● Directions
Repeat exactly each line of the data provided below.

● Data block
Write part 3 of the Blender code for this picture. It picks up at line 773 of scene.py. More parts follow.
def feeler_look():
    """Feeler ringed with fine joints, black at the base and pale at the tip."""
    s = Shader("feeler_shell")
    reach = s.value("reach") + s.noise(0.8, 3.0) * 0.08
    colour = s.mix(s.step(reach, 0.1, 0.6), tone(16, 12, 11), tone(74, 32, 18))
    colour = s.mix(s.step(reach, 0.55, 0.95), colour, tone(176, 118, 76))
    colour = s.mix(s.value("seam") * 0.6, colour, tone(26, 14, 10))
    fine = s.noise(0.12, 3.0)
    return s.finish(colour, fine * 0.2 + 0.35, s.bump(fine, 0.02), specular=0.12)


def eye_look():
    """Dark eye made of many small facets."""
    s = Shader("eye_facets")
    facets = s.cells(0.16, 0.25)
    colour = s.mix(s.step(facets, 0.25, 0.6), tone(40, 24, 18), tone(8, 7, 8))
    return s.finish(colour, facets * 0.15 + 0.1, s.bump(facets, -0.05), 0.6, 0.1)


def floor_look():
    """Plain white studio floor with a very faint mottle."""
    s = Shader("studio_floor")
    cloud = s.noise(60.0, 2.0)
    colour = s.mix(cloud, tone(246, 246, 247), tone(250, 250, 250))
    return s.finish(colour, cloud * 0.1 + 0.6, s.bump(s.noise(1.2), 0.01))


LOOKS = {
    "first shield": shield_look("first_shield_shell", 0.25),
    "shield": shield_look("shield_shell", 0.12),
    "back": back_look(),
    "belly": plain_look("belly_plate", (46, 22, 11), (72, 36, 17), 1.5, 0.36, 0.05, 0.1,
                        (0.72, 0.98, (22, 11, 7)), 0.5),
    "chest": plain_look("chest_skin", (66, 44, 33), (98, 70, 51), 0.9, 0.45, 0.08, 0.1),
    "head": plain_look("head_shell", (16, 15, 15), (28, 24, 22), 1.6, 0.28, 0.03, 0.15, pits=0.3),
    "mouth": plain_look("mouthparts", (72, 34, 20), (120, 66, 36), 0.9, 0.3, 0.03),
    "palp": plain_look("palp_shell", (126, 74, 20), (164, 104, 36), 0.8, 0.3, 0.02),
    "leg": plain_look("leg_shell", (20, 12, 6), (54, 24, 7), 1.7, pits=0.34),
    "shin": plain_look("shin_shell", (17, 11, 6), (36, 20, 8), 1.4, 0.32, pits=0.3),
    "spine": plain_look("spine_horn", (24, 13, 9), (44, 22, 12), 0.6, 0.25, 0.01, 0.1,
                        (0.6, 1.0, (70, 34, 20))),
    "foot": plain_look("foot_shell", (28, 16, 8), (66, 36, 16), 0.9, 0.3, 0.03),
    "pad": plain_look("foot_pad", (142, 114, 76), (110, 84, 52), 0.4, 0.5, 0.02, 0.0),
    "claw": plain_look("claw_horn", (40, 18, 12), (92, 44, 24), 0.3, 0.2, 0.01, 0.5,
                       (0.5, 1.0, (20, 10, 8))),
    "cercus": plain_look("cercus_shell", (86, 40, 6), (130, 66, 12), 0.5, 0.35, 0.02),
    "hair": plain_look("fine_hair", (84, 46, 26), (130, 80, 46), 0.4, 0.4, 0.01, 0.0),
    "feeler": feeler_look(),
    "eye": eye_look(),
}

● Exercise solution
Write part 3 of the Blender code for this picture. It picks up at line 773 of scene.py. More parts follow.
def feeler_look():
    """Feeler ringed with fine joints, black at the base and pale at the tip."""
    s = Shader("feeler_shell")
    reach = s.value("reach") + s.noise(0.8, 3.0) * 0.08
    colour = s.mix(s.step(reach, 0.1, 0.6), tone(16, 12, 11), tone(74, 32, 18))
    colour = s.mix(s.step(reach, 0.55, 0.95), colour, tone(176, 118, 76))
    colour = s.mix(s.value("seam") * 0.6, colour, tone(26, 14, 10))
    fine = s.noise(0.12, 3.0)
    return s.finish(colour, fine * 0.2 + 0.35, s.bump(fine, 0.02), specular=0.12)


def eye_look():
    """Dark eye made of many small facets."""
    s = Shader("eye_facets")
    facets = s.cells(0.16, 0.25)
    colour = s.mix(s.step(facets, 0.25, 0.6), tone(40, 24, 18), tone(8, 7, 8))
    return s.finish(colour, facets * 0.15 + 0.1, s.bump(facets, -0.05), 0.6, 0.1)


def floor_look():
    """Plain white studio floor with a very faint mottle."""
    s = Shader("studio_floor")
    cloud = s.noise(60.0, 2.0)
    colour = s.mix(cloud, tone(246, 246, 247), tone(250, 250, 250))
    return s.finish(colour, cloud * 0.1 + 0.6, s.bump(s.noise(1.2), 0.01))


LOOKS = {
    "first shield": shield_look("first_shield_shell", 0.25),
    "shield": shield_look("shield_shell", 0.12),
    "back": back_look(),
    "belly": plain_look("belly_plate", (46, 22, 11), (72, 36, 17), 1.5, 0.36, 0.05, 0.1,
                        (0.72, 0.98, (22, 11, 7)), 0.5),
    "chest": plain_look("chest_skin", (66, 44, 33), (98, 70, 51), 0.9, 0.45, 0.08, 0.1),
    "head": plain_look("head_shell", (16, 15, 15), (28, 24, 22), 1.6, 0.28, 0.03, 0.15, pits=0.3),
    "mouth": plain_look("mouthparts", (72, 34, 20), (120, 66, 36), 0.9, 0.3, 0.03),
    "palp": plain_look("palp_shell", (126, 74, 20), (164, 104, 36), 0.8, 0.3, 0.02),
    "leg": plain_look("leg_shell", (20, 12, 6), (54, 24, 7), 1.7, pits=0.34),
    "shin": plain_look("shin_shell", (17, 11, 6), (36, 20, 8), 1.4, 0.32, pits=0.3),
    "spine": plain_look("spine_horn", (24, 13, 9), (44, 22, 12), 0.6, 0.25, 0.01, 0.1,
                        (0.6, 1.0, (70, 34, 20))),
    "foot": plain_look("foot_shell", (28, 16, 8), (66, 36, 16), 0.9, 0.3, 0.03),
    "pad": plain_look("foot_pad", (142, 114, 76), (110, 84, 52), 0.4, 0.5, 0.02, 0.0),
    "claw": plain_look("claw_horn", (40, 18, 12), (92, 44, 24), 0.3, 0.2, 0.01, 0.5,
                       (0.5, 1.0, (20, 10, 8))),
    "cercus": plain_look("cercus_shell", (86, 40, 6), (130, 66, 12), 0.5, 0.35, 0.02),
    "hair": plain_look("fine_hair", (84, 46, 26), (130, 80, 46), 0.4, 0.4, 0.01, 0.0),
    "feeler": feeler_look(),
    "eye": eye_look(),
}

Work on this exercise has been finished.